* GIVEN INSTRUCTION
What follows is a listing. Return every line of it exactly.

# # # # # # #

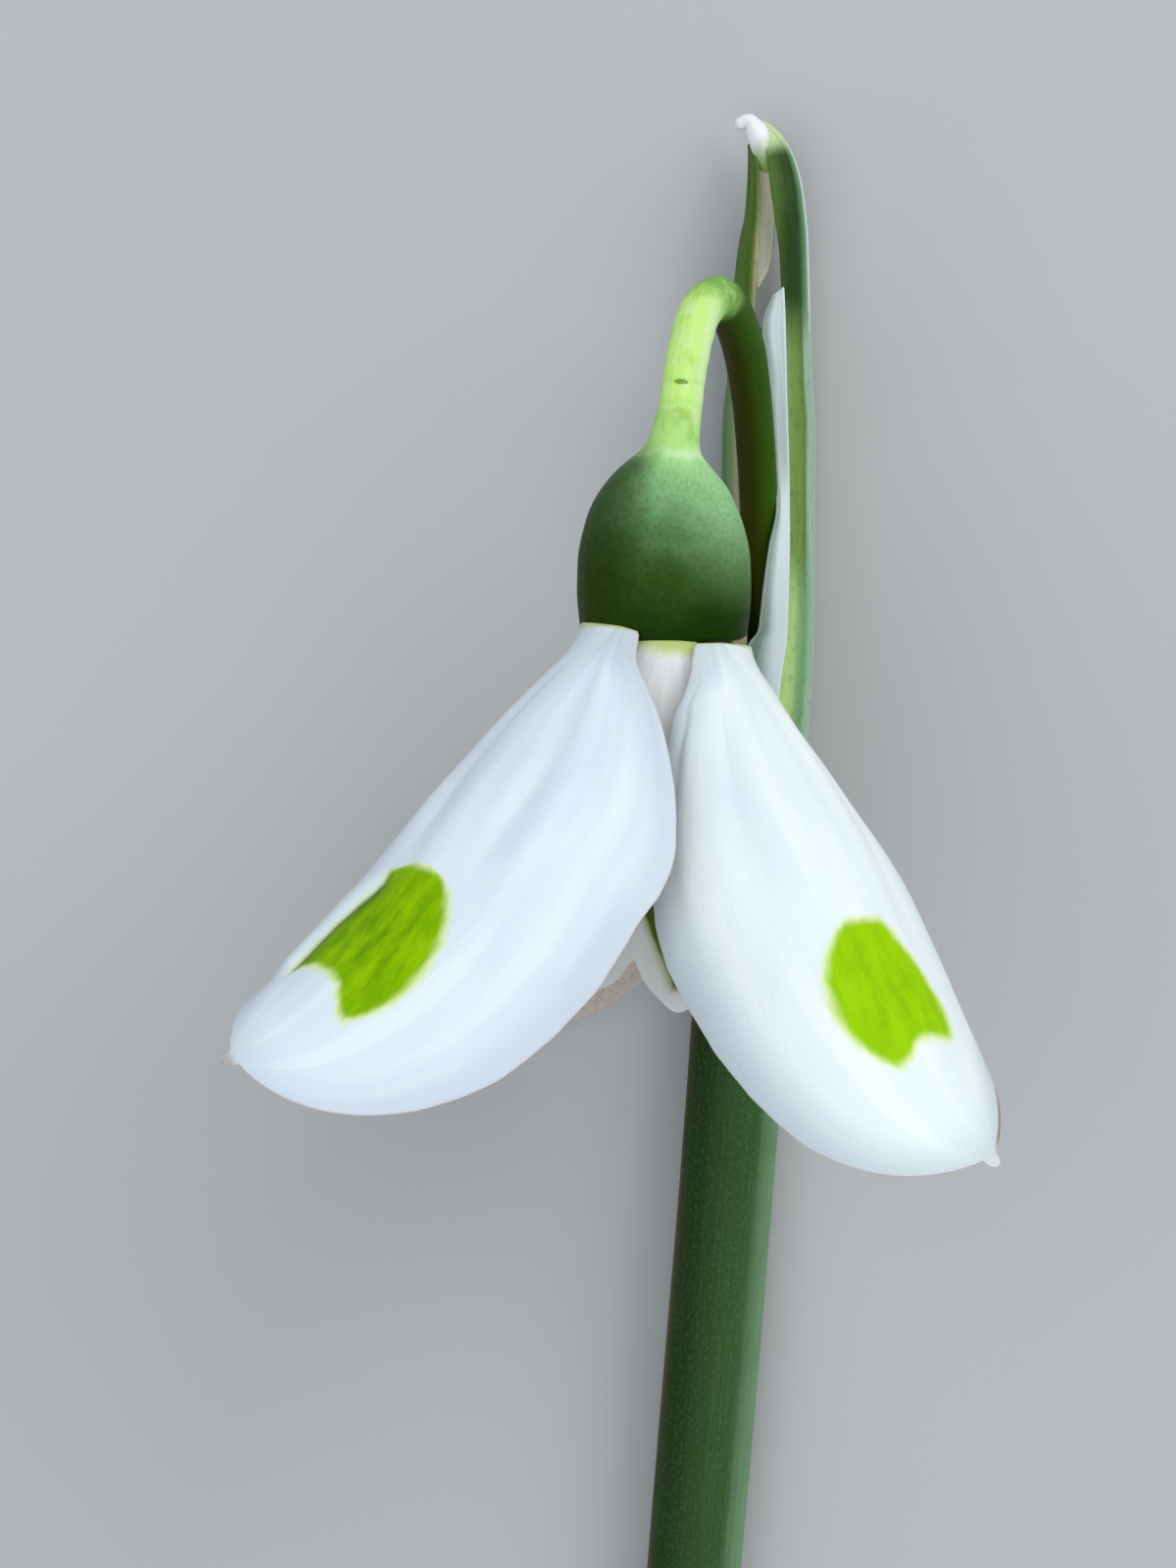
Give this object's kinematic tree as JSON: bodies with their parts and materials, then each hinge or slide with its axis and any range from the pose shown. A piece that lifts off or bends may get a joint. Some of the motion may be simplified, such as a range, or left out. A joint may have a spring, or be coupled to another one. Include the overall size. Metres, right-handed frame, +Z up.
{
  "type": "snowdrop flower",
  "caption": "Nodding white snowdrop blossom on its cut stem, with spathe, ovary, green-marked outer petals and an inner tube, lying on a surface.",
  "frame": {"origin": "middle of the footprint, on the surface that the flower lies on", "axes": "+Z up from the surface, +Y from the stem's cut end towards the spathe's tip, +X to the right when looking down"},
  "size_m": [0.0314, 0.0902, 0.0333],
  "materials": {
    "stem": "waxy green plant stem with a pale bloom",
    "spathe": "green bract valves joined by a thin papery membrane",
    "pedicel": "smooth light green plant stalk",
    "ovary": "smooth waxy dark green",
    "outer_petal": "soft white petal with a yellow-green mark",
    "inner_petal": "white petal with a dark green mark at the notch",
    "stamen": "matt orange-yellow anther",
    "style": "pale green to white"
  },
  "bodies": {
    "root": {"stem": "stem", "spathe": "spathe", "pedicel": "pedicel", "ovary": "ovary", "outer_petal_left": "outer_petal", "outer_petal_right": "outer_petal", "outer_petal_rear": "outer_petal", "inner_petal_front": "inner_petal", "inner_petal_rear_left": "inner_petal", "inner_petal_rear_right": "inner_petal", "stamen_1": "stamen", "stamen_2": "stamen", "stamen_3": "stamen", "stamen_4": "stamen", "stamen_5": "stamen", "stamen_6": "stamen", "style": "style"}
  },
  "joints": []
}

# # # # # # #

* FULL RESPONSE
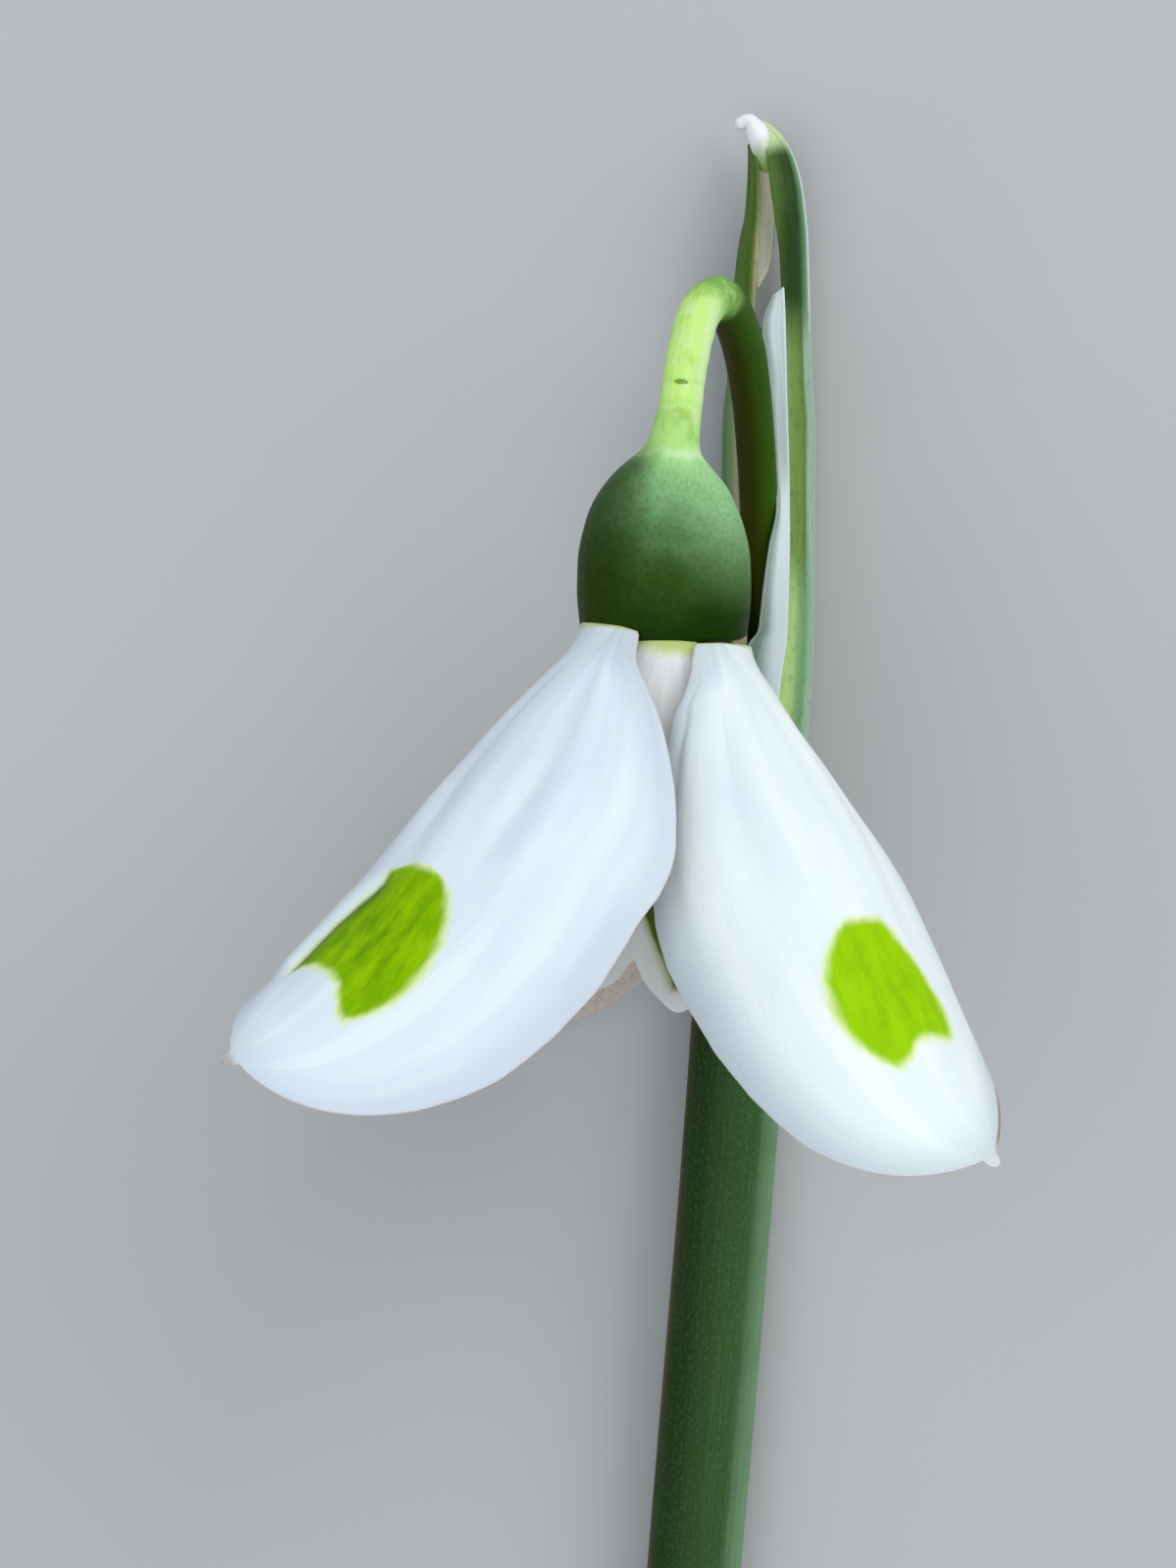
Give this object's kinematic tree as JSON: bodies with their parts and materials, then each hinge or slide with its axis and any range from the pose shown. A piece that lifts off or bends may get a joint. Some of the motion may be simplified, such as a range, or left out. A joint may have a spring, or be coupled to another one. Include the overall size. Metres, right-handed frame, +Z up.
{
  "type": "snowdrop flower",
  "caption": "Nodding white snowdrop blossom on its cut stem, with spathe, ovary, green-marked outer petals and an inner tube, lying on a surface.",
  "frame": {"origin": "middle of the footprint, on the surface that the flower lies on", "axes": "+Z up from the surface, +Y from the stem's cut end towards the spathe's tip, +X to the right when looking down"},
  "size_m": [0.0314, 0.0902, 0.0333],
  "materials": {
    "stem": "waxy green plant stem with a pale bloom",
    "spathe": "green bract valves joined by a thin papery membrane",
    "pedicel": "smooth light green plant stalk",
    "ovary": "smooth waxy dark green",
    "outer_petal": "soft white petal with a yellow-green mark",
    "inner_petal": "white petal with a dark green mark at the notch",
    "stamen": "matt orange-yellow anther",
    "style": "pale green to white"
  },
  "bodies": {
    "root": {"stem": "stem", "spathe": "spathe", "pedicel": "pedicel", "ovary": "ovary", "outer_petal_left": "outer_petal", "outer_petal_right": "outer_petal", "outer_petal_rear": "outer_petal", "inner_petal_front": "inner_petal", "inner_petal_rear_left": "inner_petal", "inner_petal_rear_right": "inner_petal", "stamen_1": "stamen", "stamen_2": "stamen", "stamen_3": "stamen", "stamen_4": "stamen", "stamen_5": "stamen", "stamen_6": "stamen", "style": "style"}
  },
  "joints": []
}